Шульга влетел в кабинет, повел вправо-влево еще не остывшим стволом.
* * *
Шаман объявился через девять с половиной минут. Хмуро оглядел черный не то спальник, не то трупный пакет, бугрящийся у окна. Точно, что свин в мешке… Скривился, будто лимон куснул.
— Эбанарот, командир! Кабан же ж здоровый, метр девяносто по медицинской карте, вес больше центнера. Нам теперь его руцями волочить. Ты что, не мог его вниз свести, и там положить?
— Сопротивлялся, — коротко ответил Шульга. — Метался по комнате, мог сигнализацию включить или шум поднять. Что снаружи?
— Нормас. Отминусовали шесть нукеров с сексотом. Вчистую.
— Ложкомойки?
— Допросили, приглушили, связали.
— Камеры?
— Еврей просмотрел — говорит, что ничего лишнего не попало.
— Трупы?
— Те что со двора — в гараже.
— Генерал?
— Живой, но обосранный с перепугу. Пока работали, рвался в наручнике, шо тот крыс из капкана. Руку всю раскровянил.
— Его проблемы. Ладно давай, берись …
Взявшись за ручки, они поволокли тяжелый мешок по коридору к лестнице.
— Где еще двое? — вдруг вспомнив, спросил Шульга.
— Ласка сказала, как сдали смену еще днем в город уехали.
— С начальником?
— Нет. Он минут за десять до нас пешком куда-то свалил.
— Значит на территории. А это хреново…
План операции предусматривал неожиданное возвращение кого-то из постоянных обитателей закрытого объекта, но Шульга все же надеялся на везение.
— Ладно, минут пять у нас есть на выход. А больше и не надо…

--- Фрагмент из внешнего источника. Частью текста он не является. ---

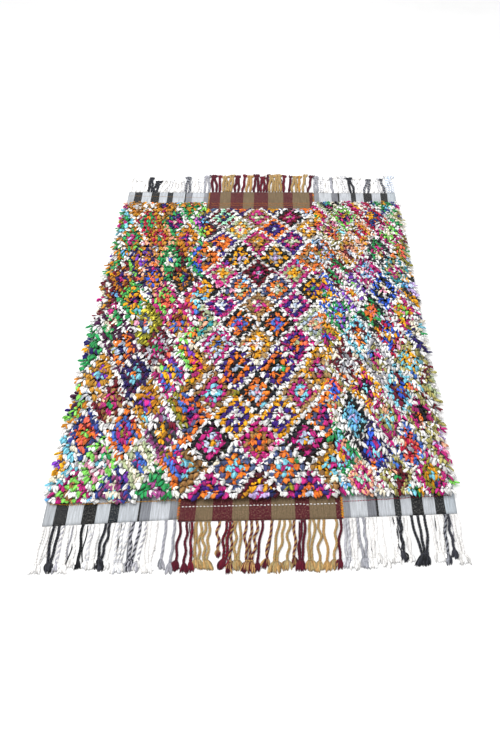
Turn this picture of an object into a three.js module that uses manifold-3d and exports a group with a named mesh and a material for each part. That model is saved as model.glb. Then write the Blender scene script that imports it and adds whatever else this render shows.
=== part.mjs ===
// A hand-knotted shaggy rug lying flat, made the way a narrow loom makes it.
// Three long panels are sewn edge to edge. Each has a flat-woven ground with warp stripes, bare in a
// band at both ends, a deep tufted pile between the bands, and its own warp ends as a knotted fringe.
// Units are millimetres. X runs across the rug, Y along it to the far end, and Z up from the floor.

import * as THREE from "three";
import { mergeVertices } from "three/addons/utils/BufferGeometryUtils.js";
import Module from "manifold-3d";

const wasm = await Module();
wasm.setup();

// Driving sizes of the cloth, the pile and the fringe.
const CLOTH_THICKNESS = 3;
const PIECE_GAP = 0.3;
const SEAM_GAP = 0.6;
const CLOTH_STEPS = { across: 3, along: 20 };

const PILE_DEPTH = 19.5;
const PILE_STEPS = { across: 10, along: 38 };
const PILE_VALLEY_AT_SEAM = 2.5;
const PILE_OVERHANG = 5;
const LUMP_RISE = 3.2;
const RIM_DROP = 6;
const RIM_LOCK = 8;
const END_LOCK = 9;

const STRIP_DEPTH = 5;
const STRIP_HEIGHT = 2.6;
const STRIP_STEPS = 6;
const KNOT_AT = 0.76;
const KNOT_WIDTH = 9;
const KNOT_PITCH = 9.8;
const LOOSE_TAIL_WIDTH = 21;
const GATHERED_TAIL_WIDTH = 12;
const TAIL_GAP = 1;
const STRAND_BOW = 3;
const TOP_TO_BASE_WIDTH = 0.6;

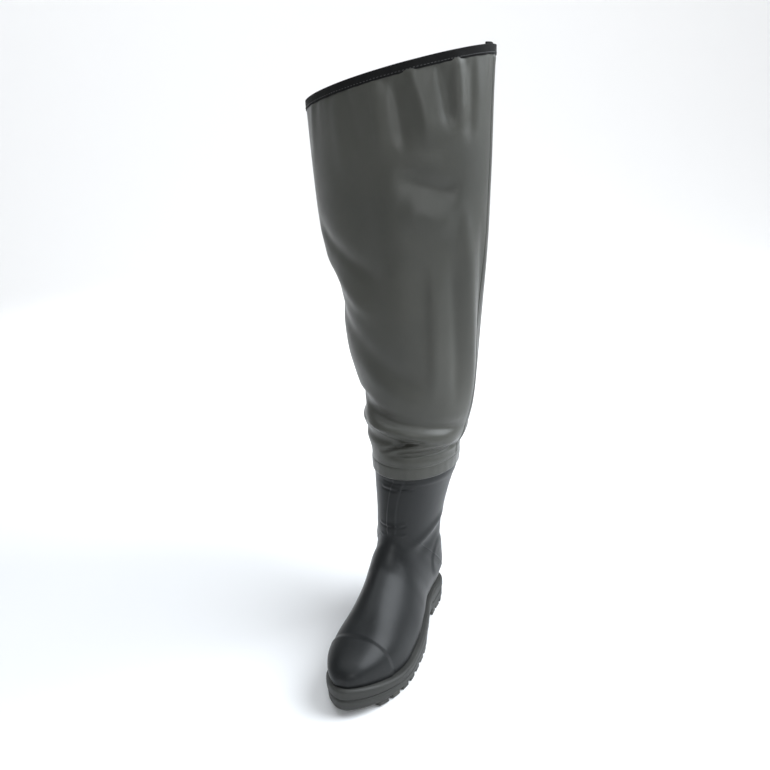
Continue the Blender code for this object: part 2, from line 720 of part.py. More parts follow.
rubber = principled("boot_rubber", (0.028, 0.033, 0.031), 0.38)
tread = principled("sole_rubber", (0.040, 0.043, 0.036), 0.62)
felt = principled("insole_felt", (0.16, 0.16, 0.15), 0.95)
cloth = principled("coated_cloth", (0.058, 0.060, 0.048), 0.5)
tape = principled("black_tape", (0.012, 0.012, 0.012), 0.7)

make_outsole(tread)
make_boot(rubber)
make_insole(felt)
make_leg(cloth)
make_hem_band(cloth)
make_binding(tape)
make_seams(cloth)
make_belt_tab(tape)
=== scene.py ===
"""Looks of a hip wader for the left leg: a moulded rubber boot under a tall leg of coated cloth.

Each new piece is a surface worked out with numpy on a grid, in millimetres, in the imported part's frame:
toe along -Y, outer side of the leg along +X, up along +Z, origin under the middle of the heel.
"""

import math

import bmesh
import bpy
import numpy as np
from mathutils import Matrix, Vector


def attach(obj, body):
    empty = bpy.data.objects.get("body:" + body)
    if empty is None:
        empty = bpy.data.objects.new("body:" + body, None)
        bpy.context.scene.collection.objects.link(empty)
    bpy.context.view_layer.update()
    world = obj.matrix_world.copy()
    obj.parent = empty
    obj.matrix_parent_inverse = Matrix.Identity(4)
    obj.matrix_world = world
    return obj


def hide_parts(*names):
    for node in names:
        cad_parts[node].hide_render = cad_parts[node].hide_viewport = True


MM = 0.001

# Foot and sole. The ball's pad and the last lug are at shares of the foot length.
FOOT_LENGTH = 316.0
HEEL_BACK = 46.0
BALL_WIDTH = 108.0
HEEL_ROUND = 40.0
TOE_ROUND = 104.0
SOLE_FORE = 27.0
SOLE_HEEL = 38.0
TOE_SPRING = 6.0
ARCH_CLEARANCE = 14.0
LUG_DEPTH = 6.0
LUG_LENGTH = 13.0
FORE_PITCH = 20.0
HEEL_PITCH = 18.5
CHANNEL = 5.0
PAD_RADIUS = 13.0
LUG_INSET = 1.4
SIDE_GROOVE = 1.6
LEDGE_LIP = 1.5
LUG_BEVEL = 0.9
BALL_PAD = 0.64
LAST_LUG = 0.945

# Boot upper. The lean rise is the share of its rise over which its middle line moves from the sole's to
# the shaft's.
FEATHER_INSET = 6.5
BOOT_WALL = 2.8
SHAFT_RISE = 234.0
LEAN_RISE = 0.3
INSOLE_THICK = 5.0
INSOLE_CLEAR = 1.6

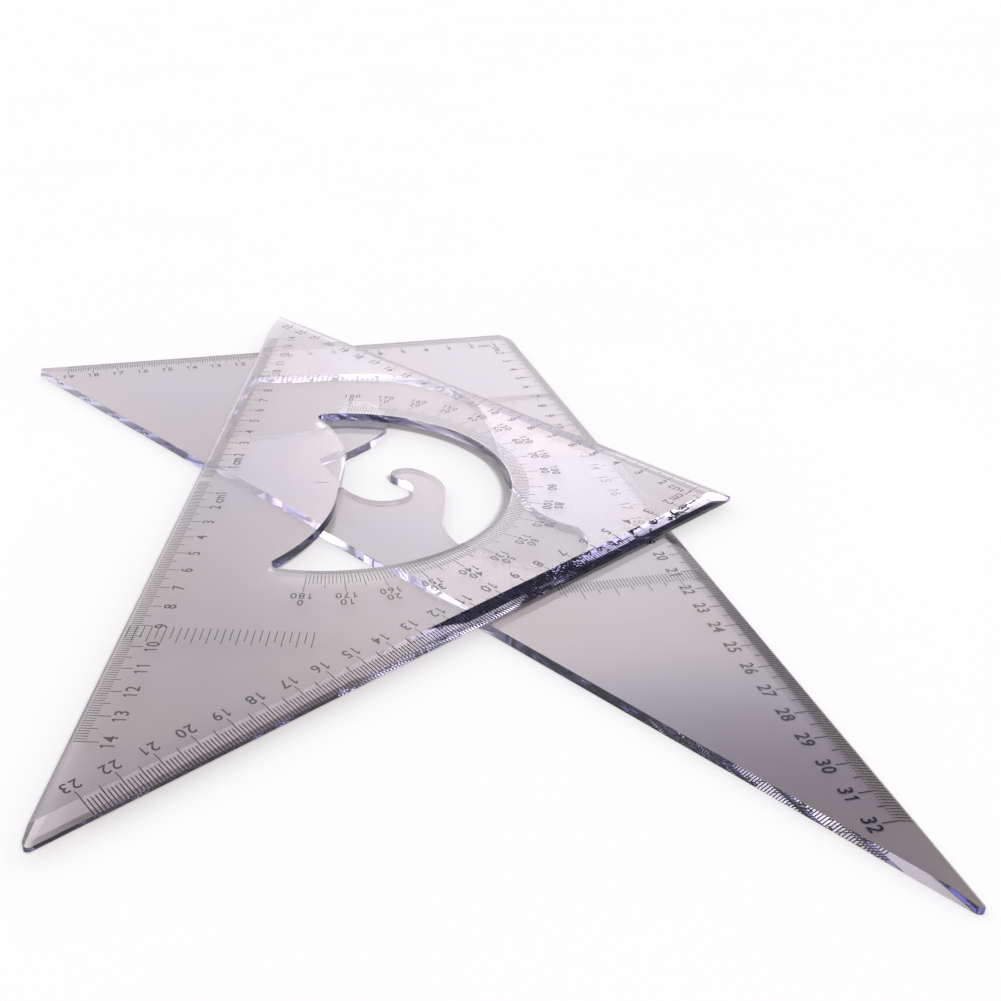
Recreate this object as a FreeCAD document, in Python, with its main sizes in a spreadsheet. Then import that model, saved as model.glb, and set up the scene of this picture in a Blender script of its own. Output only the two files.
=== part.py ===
import FreeCAD, Part
import Sketcher
import math
import os

V = FreeCAD.Vector
doc = FreeCAD.newDocument("set_squares")


# ---------------------------------------------------------------- sizes, millimetres and degrees
SIZES = (
    ("thick", 3, "thickness of each plate"),
    ("rim_thick", 1.2, "thickness left at a bevelled leg"),
    ("bevel_wide", 5, "width of the bevel, measured across the top face"),
    ("overrun", 1, "how far a cutting profile runs past the plate"),
    ("long_leg", 350, "long leg of the 30/60 plate; hypotenuse of the 45 plate"),
    ("heel_round", 3, "corner round at the right angle of the 30/60 plate"),
    ("corner_round", 1.2, "round on every other corner"),
    ("protractor_in", 91.4, "protractor centre, from each leg of the 45 plate"),
    ("bow_radius", 58.4, "radius of the opening's round side"),
    ("bow_drop", 1.8, "straight side of the opening, below the protractor centre"),
    ("bow_flat", 24, "length of that straight side"),
    ("bow_flare", 68, "radius of the flare at each end of it"),
    ("bow_tip", 3, "round where flare and bow meet"),
    ("stack_gap", 0.05, "film of air between the two plates, which are never quite flat"),
    ("lower_x", 88.006, "right-angle corner of the 30/60 plate"),
    ("lower_y", 152.923, "right-angle corner of the 30/60 plate"),
    ("lower_angle", 180, "its turn about the vertical"),
    ("upper_x", 113.626, "right-angle corner of the 45 plate"),
    ("upper_y", -19.117, "right-angle corner of the 45 plate"),
    ("upper_angle", 119.77, "its turn about the vertical"),
)
sheet = doc.addObject("Spreadsheet::Sheet", "sizes")
size = {}
for row, (alias, value, note) in enumerate(SIZES, start=1):
    sheet.set("A%d" % row, note)
    sheet.set("B%d" % row, str(value))
    sheet.setAlias("B%d" % row, alias)
    size[alias] = float(value)
doc.recompute()


# ---------------------------------------------------------------- sketches
def make_sketch(body, name, role, turn=0.0):
    """A sketch on one of the body's own planes, turned about the vertical."""
    plane = [f for f in body.Origin.OriginFeatures if f.Role == role][0]
    sketch = body.newObject("Sketcher::SketchObject", name)
    sketch.AttachmentSupport = [(plane, "")]
    sketch.MapMode = "FlatFace"
    upright = V(0, 0, 1) if role == "XY_Plane" else V(0, 1, 0)
    sketch.AttachmentOffset = FreeCAD.Placement(V(0, 0, 0), FreeCAD.Rotation(upright, turn))
    return sketch


def drive(sketch, name, expression, *where):
    """A named dimension on the sketch, bound to the size sheet."""
    index = sketch.addConstraint(Sketcher.Constraint(*where))
    sketch.renameConstraint(index, name)
    sketch.setExpression("Constraints." + name, expression)


def corner_sketch(body, name, leg_x, leg_y, leg_x_text, leg_y_text, heel_text, heel, tip):
    """A right triangle with its right angle at the origin and every corner rounded."""
    sketch = make_sketch(body, name, "XY_Plane")
    corners = (V(0, 0, 0), V(leg_x, 0, 0), V(0, leg_y, 0))
    rounds = (heel, tip, tip)
    centres = []
    starts = []
    ends = []
    for i in range(3):
        here = corners[i]
        back = (corners[i - 1] - here).normalize()
        ahead = (corners[(i + 1) % 3] - here).normalize()
        half = back.getAngle(ahead) / 2
        reach = rounds[i] / math.tan(half)
        starts.append(here + back * reach)
        ends.append(here + ahead * reach)
        middle = (back + ahead).normalize()
        centres.append(here + middle * (rounds[i] / math.sin(half)))
    for i in range(3):
        sketch.addGeometry(Part.LineSegment(ends[i], starts[(i + 1) % 3]), False)
    for i in range(3):
        first = starts[i] - centres[i]
        last = ends[i] - centres[i]
        circle = Part.Circle(centres[i], V(0, 0, 1), rounds[i])
        low = math.atan2(first.y, first.x)
        high = math.atan2(last.y, last.x)
        sketch.addGeometry(Part.ArcOfCircle(circle, low, high), False)
    for i in range(3):
        arc = 3 + i
        sketch.addConstraint(Sketcher.Constraint("Tangent", (i - 1) % 3, 2, arc, 1))
        sketch.addConstraint(Sketcher.Constraint("Tangent", arc, 2, i, 1))
    sketch.addConstraint(Sketcher.Constraint("PointOnObject", 0, 1, -1))
    sketch.addConstraint(Sketcher.Constraint("PointOnObject", 0, 2, -1))
    sketch.addConstraint(Sketcher.Constraint("PointOnObject", 2, 1, -2))
    sketch.addConstraint(Sketcher.Constraint("PointOnObject", 2, 2, -2))
    # the sharp corners the two legs are measured to
    sketch.addGeometry(Part.Point(corners[1]), True)
    sketch.addGeometry(Part.Point(corners[2]), True)
    sketch.addConstraint(Sketcher.Constraint("PointOnObject", 6, 1, -1))
    sketch.addConstraint(Sketcher.Constraint("PointOnObject", 7, 1, -2))
    sketch.addConstraint(Sketcher.Constraint("PointOnObject", 6, 1, 1))
    sketch.addConstraint(Sketcher.Constraint("PointOnObject", 7, 1, 1))
    drive(sketch, "leg_along_x", leg_x_text, "DistanceX", -1, 1, 6, 1, leg_x)
    drive(sketch, "leg_along_y", leg_y_text, "DistanceY", -1, 1, 7, 1, leg_y)
    drive(sketch, "heel", heel_text, "Radius", 3, heel)
    drive(sketch, "tip_one", "sizes.corner_round", "Radius", 4, tip)
    drive(sketch, "tip_two", "sizes.corner_round", "Radius", 5, tip)
    return sketch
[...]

Диверсанты пристроились, подняли мешок по углам. Тихо матерясь, поволокли по лестнице, задевая ступеньки обмякшим телом.
Пятница 28 июля 20:02, караульное помещение поселка «Шармалык»
Пятница — она и на режимном объекте пятница. Службу, конечно, народ несет, но без особой бдительности. Кто выходные планирует, кто гоняет чаи на рабочем месте. Что-что, а чай заваривать дежурный омоновец, двухметровый шкаф в едва сходящемся на боках бронежилете умел, что твой английский лорд. Филин смаковал глотки из массивной кружки, слушая ментовские переговоры по рации и предвкушал визит к вдове-прокурорше.
Начинало темнеть, пора было собираться. Нужно только выяснить, что там, на базе — парятся охраняемый с гостем, бухают, в карты режутся или же малолеток уестествляют…
Филин по мобильному набрал одного из телохранителей. Тот не отвечал. В туалет, скорее всего, пошел. Бывает. Выйдет — наберет.
Однако тот не ответил и минут через пять, пока они с омоновцем обменивались свежими анекдотами. Совсем расслабились на халявной службе, бойцы.
Филин достал из кармана рацию.
— Грач, Филину!
Тишина.
— Грач! Филину!!!
И снова тишина, которая окончательно и бесповоротно переводила вечер из состояния «томный» в нечто совершенно иное.
— Слушай, камеры на моем «сто двадцать шестом» выведи на минутку, — попросил Филин сидящего за пультом омоновца.
— Нет сигнала! — повозившись, ответил тот. — Да не очкуй, зема, тут всю неделю херня какая-то. Вызывали спеца от обслуживающей фирмы, говорит в проводах наводки, нужно менять. С понедельника начать обещали.
— До понедельника дожить нужно, — философски ответил Филин.
В трех фактах по отдельности — молчании мобильного, не отвечающей рации и неработающих камерах не было ничего такого уж необычного. Но по совокупности они требовали, по меньшей мере, оперативной проверки. Ох, заждется вдова-прокурорша…
— Слышь, Боря! — отставляя чашку, попросил Филин дежурного. — А давай-ка, по-быстрячку, до моих прокатимся. Что-то они там службу не тащат.
* * *
«Ладу» нашли там, где оставили час назад — в ста метрах от дороги в неприметном овражке. Поставили с «Рейнджем» корма к корме, начали перегрузку.
— Тащи!
— Тяни!
— Еврей не тупи, бл***, баул подвинь!
— Поместился?
— Нормас!
— Дверь, дверь осторожно!
— Ремень мешает, подбери нахер!
— Все, готово!
— Порядок!
— Шаман?
— В наличии!
— Мы двинули, ты подчищай и давай на точку.
От непривычной тяжести тольяттинский уродец трогаясь, жалобно заскрипел амортизаторами. Но это было уже неважно, пусть хоть развалится. До точки эвакуации по прямой меньше четырех километров.
* * *
Самые худшие подозрения Филина начали оправдываться уже на подъезде — «Объект 126» был погружен в темноту. Окна в строениях не светились, не горели и дворовые фонари.